Der Leitartikel der Asahi vom 20. März stellte fest, dass es die Entscheidung der Bush-Regierung war, den Krieg zu beginnen, die zu der aktuellen miserablen Lage im Irak geführt hat und hinterfragte nachdrücklich die Verantwortung der US-Regierung. Sie schrieb: "Nicht alle diplomatischen Möglichkeiten wurden vor Beginn des Krieges ausgeschöpft. Der Plan der Besetzung Iraks nach dem Ende des Krieges beruhte auf allzu optimistischen Annahmen. Zudem scheiterten die Vereinigten Staaten bei der Bildung einer einheitlichen internationalen Front unter Einbeziehung der islamischen Staaten in Bezug auf diesen Krieg. Es ist wichtig, die bitteren Lehren aus diesem Krieg zu ziehen, ohne sie im Nachhinein zu beschönigen. Der größte Fehler der Regierungen der USA und Großbritanniens aber bestand darin, dass die Massenvernichtungswaffen, die den Anlass für den Krieg gaben, gar nicht existierten. Beide Regierungen manipulierten ihre Geheimdienste, um die Welt Glauben zu machen, dass ihre Sicherheit gefährdet sei. Die Manipulierung der Geheimdienste ist durch die Ermittlungen des US-Kongresses und anderer Institutionen über die Ursachen des Debakels offenbart worden." Die Asahi fügte hinzu: "Das Bündnis mit den Vereinigten Staaten ist für Japans Verteidigung lebenswichtig. Dies darf jedoch nicht bedeuten, dass die Regierung aufhört eigenständig zu denken und lediglich der Politik der USA folgt.

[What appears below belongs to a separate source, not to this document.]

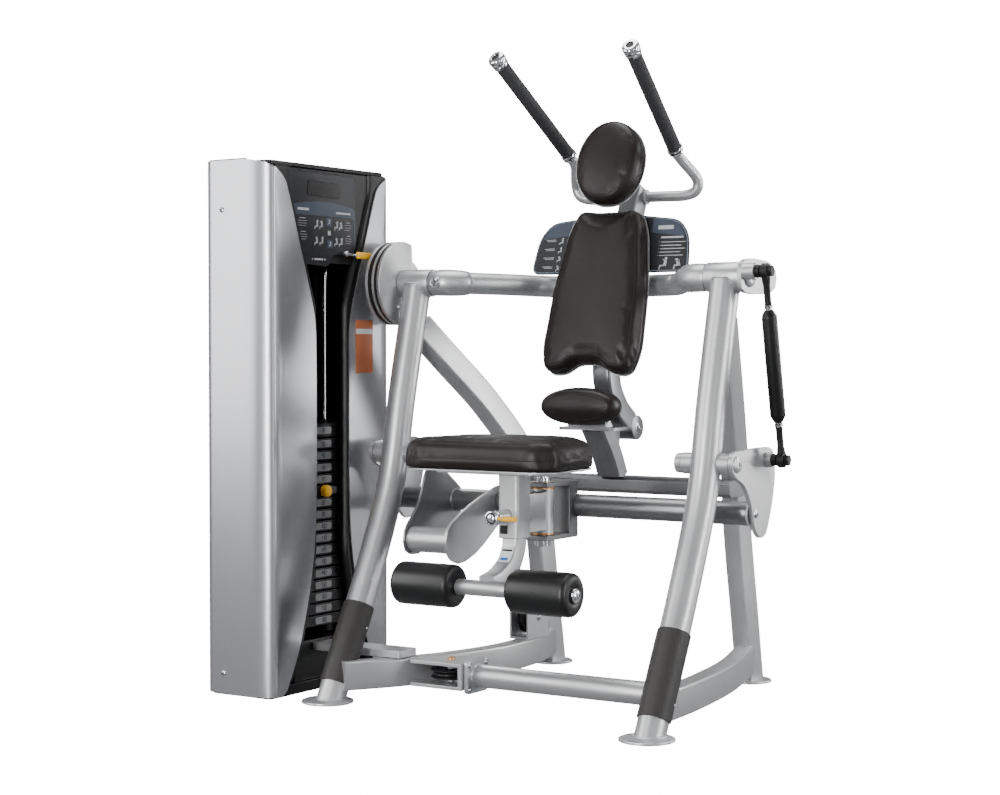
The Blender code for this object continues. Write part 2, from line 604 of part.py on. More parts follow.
def build_carriage():
    axis = (0.0, *LOWER)
    y, z, radius = CARRIAGE_TUBE
    cylinder("carriage_tube", "x", (y, z), radius, -0.5366, 0.5366, "grey", axis)
    outline = rounded([(0.318, 0.666), (0.440, 0.672), (0.552, 0.672), (0.566, 0.600), (0.545, 0.520),
                       (0.512, 0.452), (0.478, 0.440), (0.440, 0.470), (0.424, 0.535), (0.385, 0.585),
                       (0.330, 0.604), (0.306, 0.632)], 0.03)
    for label, side in SIDES:
        crank = plate(f"{label}_lower_crank", "x", outline, *signed(side, CRANK_IN, CRANK_IN + CRANK_T),
                      "silver", axis)
        join(crank, cylinder(f"{label}_lower_shaft", "x", LOWER, LOWER_SHAFT_R,
                             *signed(side, 0.396, CRANK_IN + 0.004), count=16),
             cylinder(f"{label}_lower_cap", "x", LOWER, 0.025, *signed(side, 0.388, 0.4046)))
        if side > 0:
            join(crank, cylinder("lower_stud_boss", "x", LOWER_STUD, 0.015, 0.545, 0.570),
                 cylinder("lower_stud", "x", LOWER_STUD, STUD_R, 0.560, 0.610, count=16))

    hanger = plate("hanger_plate", "x", rounded([(0.300, 0.600), (0.352, 0.612), (0.440, 0.560),
                                                 (0.490, 0.520), (0.470, 0.462), (0.330, 0.400),
                                                 (0.262, 0.368), (0.200, 0.380), (0.196, 0.440),
                                                 (0.262, 0.500), (0.284, 0.550)], 0.04),
                   -0.3560, -0.3480, "grey", axis)
    cut(hanger, tube_cutter("hanger_cope"))
    weight = cylinder("counterweight", "x", (0.238, 0.415), 0.034, -0.3476, -0.2100, "silver", axis)
    drop = plate("teardrop", "x", rounded([(0.452, 0.556), (0.495, 0.520), (0.470, 0.465), (0.330, 0.375),
                                           (0.240, 0.350), (0.182, 0.385), (0.184, 0.452),
                                           (0.300, 0.510)], 0.05), -0.2140, -0.2060)
    join(weight, drop)
    cut(weight, tube_cutter("teardrop_cope"))

    yoke = box("swivel_yoke", (-0.040, 0.040), (0.285, 0.440), (0.425, 0.575), "grey", axis)
    cut(yoke, box("yoke_room", (-0.06, 0.06), (0.2, 0.396), (0.438, 0.562)), tube_cutter("yoke_cope"),
        cylinder("yoke_bore", "z", (0.0, SWIVEL_Y), SWIVEL_R + 0.0004, 0.3, 0.7))
    pin = cylinder("swivel_pin", "z", (0.0, SWIVEL_Y), SWIVEL_R, 0.412, 0.590, "chrome", axis)
    join(pin, cylinder("swivel_pin_head", "z", (0.0, SWIVEL_Y), 0.022, 0.408, 0.4246),
         cylinder("swivel_pin_nut", "z", (0.0, SWIVEL_Y), 0.022, 0.5754, 0.586))


def build_seat():
    axis = (0.0, SWIVEL_Y, 0.5)
    under = SEAT_TOP - SEAT_T
    post = box("seat_post", (-0.030, 0.030), (0.155, 0.220), (0.440, under - 0.004), "silver", axis, 0.008)
    join(post, box("seat_shelf", (-0.150, 0.150), (0.040, 0.300), (under - 0.009, under - GAP),
                   radius=0.02),
         box("post_web", (-0.022, 0.022), (0.215, 0.315), (0.450, 0.550)),
         cylinder("post_sleeve", "z", (0.0, SWIVEL_Y), 0.030, 0.4384, 0.5616),
         cylinder("pin_barrel", "y", (-0.002, 0.497), 0.017, 0.098, 0.160))
    cut(post, cylinder("sleeve_bore", "z", (0.0, SWIVEL_Y), SWIVEL_R + 0.0008, 0.3, 0.7),
        cylinder("barrel_bore", "y", (-0.002, 0.497), 0.0066, 0.05, 0.190))
    pull = cylinder("pull_pin", "y", (-0.002, 0.497), 0.0060, 0.086, 0.186, "chrome",
                    origin=(-0.002, 0.09, 0.497), count=16)
    join(pull, cylinder("pull_head", "y", (-0.002, 0.497), 0.018, 0.078, 0.092),
         cylinder("pull_lever", "x", (0.085, 0.497), 0.0065, 0.010, 0.068, "yellow", count=12))

    half_w, front, back = 0.228, -0.016, 0.307
    outline = rounded([(-half_w, front + 0.03), (-half_w + 0.05, front), (half_w - 0.05, front),
                       (half_w, front + 0.03), (half_w - 0.02, back - 0.06), (0.120, back),
                       (-0.120, back), (-half_w + 0.02, back - 0.06)], 0.03)
    plate("seat_pad", "z", outline, under, SEAT_TOP, "vinyl", axis)

    arm = sweep("foot_arm", smooth_path([(0, 0.188, 0.4392), (0, 0.182, 0.410), (0, 0.155, 0.370),
                                         (0, 0.105, 0.342), (0, 0.040, 0.328)], 4),
                rectangle(0.046, 0.052), "silver", origin=axis)
    y, z, radius = ROLLER
    cut(arm, cylinder("foot_arm_cope", "x", (y, z), 0.0204, -0.1, 0.1),
        box("foot_arm_trim", (-0.1, 0.1), (-0.2, y), (0.2, 0.5)),
        box("foot_arm_top", (-0.1, 0.1), (0.1, 0.4), (0.4396, 0.6)))
    axle = cylinder("roller_axle", "x", (y, z), AXLE_R, -0.270, 0.270, "chrome", axis)
    join(axle, cylinder("axle_sleeve", "x", (y, z), 0.020, -0.080, 0.080))
    for label, side in SIDES:
        low, high = ROLLER_SPAN
        spin = [(side * low, 0.0135), (side * high, 0.0135), (side * high, radius - 0.016),
                (side * (high - 0.005), radius - 0.005), (side * (high - 0.016), radius),
                (side * (low + 0.016), radius), (side * (low + 0.005), radius - 0.005),
                (side * low, radius - 0.016)]
        turned(f"{label}_roller", "x", (y, z), spin, "rubber", (side * 0.17, y, z))


def build_link():
    origin = (ROD_X, *UPPER_STUD)
    top, low = Vector(origin), Vector((ROD_X, *LOWER_STUD))
    along = (low - top).normalized()
    rod = sweep("connecting_rod", [top + along * 0.010, low - along * 0.010], circle(0.0065, 12), "black",
                origin=origin)
    join(rod, sweep("rod_body", [top + along * 0.095, top + along * 0.110, low - along * 0.110,
                                 low - along * 0.095], circle(0.019, 20), "black"),
         cylinder("rod_eye_top", "x", UPPER_STUD, 0.019, ROD_X - 0.009, ROD_X + 0.009, count=20),
         cylinder("rod_eye_low", "x", LOWER_STUD, 0.019, ROD_X - 0.009, ROD_X + 0.009, count=20))
    cut(rod, cylinder("eye_bore_top", "x", UPPER_STUD, STUD_R + 0.0006, 0.5, 0.7, count=16),
        cylinder("eye_bore_low", "x", LOWER_STUD, STUD_R + EYE_SLACK, 0.5, 0.7, count=20))


build_frame()
build_base_pulleys()
build_tower()
build_arm()
build_carriage()
build_seat()
build_link()

for made in bpy.data.objects:
    made.location.x -= BOX_CENTRE[0]
    made.location.y -= BOX_CENTRE[1]
bpy.context.view_layer.update()
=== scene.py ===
"""The ab crunch machine's looks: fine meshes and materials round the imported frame."""
import json
import math

import bmesh
import bpy
from mathutils import Matrix, Vector
from mathutils.bvhtree import BVHTree

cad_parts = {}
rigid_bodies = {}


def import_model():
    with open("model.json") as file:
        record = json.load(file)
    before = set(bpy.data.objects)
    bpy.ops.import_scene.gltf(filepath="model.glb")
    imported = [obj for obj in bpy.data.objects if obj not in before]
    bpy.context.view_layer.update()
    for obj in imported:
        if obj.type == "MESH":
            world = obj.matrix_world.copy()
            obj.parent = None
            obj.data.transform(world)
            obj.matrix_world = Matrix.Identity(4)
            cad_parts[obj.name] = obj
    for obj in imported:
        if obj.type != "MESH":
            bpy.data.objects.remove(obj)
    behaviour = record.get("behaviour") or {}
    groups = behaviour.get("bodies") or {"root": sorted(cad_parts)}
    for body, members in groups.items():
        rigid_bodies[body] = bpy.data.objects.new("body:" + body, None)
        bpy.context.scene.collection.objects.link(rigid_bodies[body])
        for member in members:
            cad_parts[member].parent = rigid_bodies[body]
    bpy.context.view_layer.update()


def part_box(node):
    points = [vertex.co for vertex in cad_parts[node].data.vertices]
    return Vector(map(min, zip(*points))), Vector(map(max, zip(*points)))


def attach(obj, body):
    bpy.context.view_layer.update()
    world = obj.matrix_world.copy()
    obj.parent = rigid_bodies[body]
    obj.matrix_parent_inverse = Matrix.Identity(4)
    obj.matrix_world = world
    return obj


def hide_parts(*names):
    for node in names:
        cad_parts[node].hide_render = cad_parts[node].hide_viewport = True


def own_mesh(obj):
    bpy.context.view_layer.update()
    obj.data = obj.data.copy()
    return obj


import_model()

# ---- the frame's own dimensions, in metres ---------------------------------------
FOOT_FRONT = -0.046                # y of the front feet's front edge on the machine's own axes
LEG_X, LEG_R = 0.470, 0.038
FOOT_CUT = 0.002                   # height of the legs' level ends, inside their discs
UPPER, LOWER = (0.440, 1.100), (0.338, 0.636)
UPPER_STUD, LOWER_STUD, ROD_X = (0.410, 1.112), (0.512, 0.640), 0.590
TUBE_Y, TUBE_Z, TUBE_R = 0.446, 0.507, 0.030
SWIVEL_Y = 0.325
SEAT_TOP, SEAT_T = 0.698, 0.080
ROLLER_Y, ROLLER_Z, ROLLER_R = 0.050, 0.325, 0.0545
ROLLER_SPAN = (0.083, 0.257)
LEAN = math.radians(16.3)
PAD_BASE, PAD_T, HEAD_BACK = (0.520, 0.862), 0.060, 0.022
RAIL_W, RAIL_H, RAIL_Z = 0.050, 0.075, 0.068
TOWER_Y, TOWER_FACE, TOWER_BACK, TOWER_HALF, TOWER_H = 0.220, -0.600, -0.828, 0.270, 1.415
STACK_X, STACK_Z, PITCH = -0.705, 0.166, 0.032
FIXED_PLATES, LIFTED_PLATES = 11, 5
PLATE_FACE, PLATE_BACK, PLATE_HALF = -0.635, -0.775, 0.160
GUIDE_OFFSET = 0.100               # each guide rod's distance from the stack's middle
CABLE_SPAN, STACK_TRAVEL = (0.7655, 1.342), 0.12
FOOT_ARM = ((0, 0.188, 0.4392), (0, 0.182, 0.410), (0, 0.155, 0.370), (0, 0.105, 0.342),
            (0, 0.060, 0.331))     # centre line of the arm that carries the foot rollers
REAR_FOOT = (0.318, 0.905)
BASE_PULLEY, REAR_PULLEY, TOP_PULLEY = (-0.228, 0.240), (0.680, 0.165), (-0.7555, 1.345)
MAST_TAIL, BELT_BOLT, PULL_PIN, LEVER_BOSS = (0.790, 0.700), (0.420, 1.035), (-0.002, 0.497), (0.275, 1.178)
HUB_R, FOOT_DISC_TOP = 0.0380, 0.0098
SIGN_FACE = -0.6092                # x of the tower placard's face
SIDES = (("left", -1), ("right", 1))
WAYS = (("l", -1), ("r", 1))
SHROUDS = (("front", False), ("rear", True))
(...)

Es ist durchaus möglich, dass die Interessen zweier enger Verbündeter nicht zwangsläufig übereinstimmen."
Ruf nach einer Atmosphäre für den Dialog im Mittleren Osten
Hinsichtlich der aktuellen Lage Iraks beklagte die Mainichi Shimbun am 20. März: "Es ist nicht übertrieben zu sagen, dass sich das infernalische Szenario, das sich auf die Hauptstadt Bagdad konzentriert, weiter ausbreitet." Gleichzeitig betonte sie die Tatsache, dass sich - wenngleich zaghaft - eine Atmosphäre des Dialogs zwischen den am Konflikt beteiligten Parteien entwickelt. Unter Verweis auf die Bildung einer gemeinsamen Regierung der fundamentalistischen Hamas mit der moderaten Fatah in den Palästinensergebieten brachte die Mainichi ihren Wunsch zum Ausdruck, Japan möge sein Engagement für eine Stabilisierung der Region verstärken: "Die geplante Durchführung einer internationalen Konferenz der ständigen Mitglieder des VN-Sicherheitsrats und der wichtigsten Anrainerstaaten Iraks sowie die Schaffung eines Systems für einen Dialog sind gute Nachrichten. Auch Japan wird sich an dem Treffen auf Ministerebene Ende April beteiligen. Zudem ist ein Besuch des irakischen Premierministers al-Maliki in Japan vorgesehen. Wir hoffen, dass Japan eine aktive Außenpolitik betreibt, um den Rahmen für den Dialog zu erweitern und zu vertiefen."